Blanca é irmã de Carlos Santucho, assassinado no centro clandestino, e de Mario Santucho, que foi líder da guerrilha Exército Revolucionário do Povo (ERP) e morreu em julho de 1976 em um enfrentamento com forças militares.

Carlos Santucho foi assassinado após ser pendurado em um gancho e submetido a uma tortura em que era afundado em um tanque de 200 litros de água até se afogar, segundo Ricardo Poggio, responsável pela conservação do centro.

Aquele gancho ainda existe no antigo "Automotores Orletti", onde ficavam alguns dos detidos, entre os quais havia argentinos, uruguaios, chilenos, cubanos, bolivianos e paraguaios.

Outros presos eram levados para salas de torturas e interrogatórios, onde havia um quadro de Adolf Hitler pendurado. No centro havia ainda uma cela para detidos e outra de isolamento, destaca Poggio.

A antiga prisão clandestina passou a pertencer ao Instituto Espaço para a Memória, mantido pela Prefeitura de Buenos Aires e entidades humanitárias.

As salas do centro, que ainda conservam os buracos das balas, várias disparadas durante simulações de fuzilamentos contra os presos da antiga prisão, são comparadas por um juiz de instrução com "os campos de concentração do nazismo".

"Um dos detidos morreu pelas torturas na cela. Quando seus companheiros pediram ajuda, os repressores responderam com uma série de disparos da outra sala", afirmou Poggio.

Entre os detidos estiveram Marcelo Gelman e María Claudia García Iruretagoyena, o filho e a nora do poeta argentino Juan Gelman, quem em 2000 recuperou sua neta, Macarena Gelman, nascida em cativeiro no Uruguai e uma das testemunhas do julgamento.
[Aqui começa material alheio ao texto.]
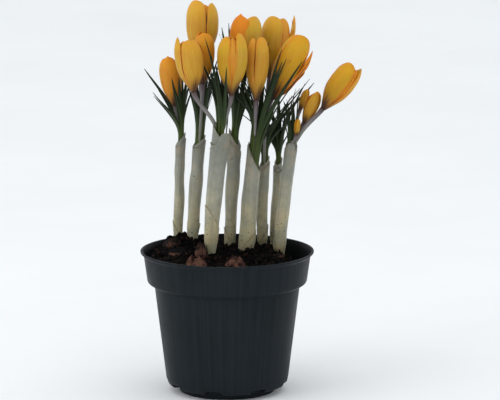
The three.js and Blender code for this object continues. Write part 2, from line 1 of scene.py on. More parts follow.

Para Blanca, há várias testemunhas da repressão no "Automotores Orletti", "a ponto de no julgamento cerca de 130 pessoas terem presentado dados sobre os fatos que ocorreram no local, que era dirigido pelo coronel argentino Aníbal Gordon, já morto, também acusado de ser membro do grupo de extrema-direita Triple A.

O tribunal de Buenos Aires encarregado de julgar esses crimes iniciará em fevereiro a etapa final de um processo no qual se julga os autores de crimes cometidos contra 65 dos detidos do "Automotores Orletti", que funcionou entre maio e novembro de 1976, disseram à Efe fontes do Instituto Espaço para a Memória.

Entre os julgados estão o ex-agente de inteligência Raúl Guglielminetti, o ex-coronel Ruben Visuara, o ex-general Hector Eduardo Cabanillas e os ex-espiões de inteligência Honorio Martínez Ruiz e Eduardo Ruffo.

Os militares que comandavam o centro decidiram fechá-lo em novembro de 1976, depois que um casal de reféns argentinos conseguiu escapar aproveitando-se que os agentes encarregados de vigiá-los estavam bêbados, destacou Poggio.

Ao fugir, o casal viu um cartaz em que se lia algo parecido com "Automotores Orletti", mas que na realidade era "Automotores Cortell", tal como se chamava o antigo dono da propriedade.

Segundo Poggio, o antigo centro clandestino agora se propõe a ser "um espaço para a memória urbana".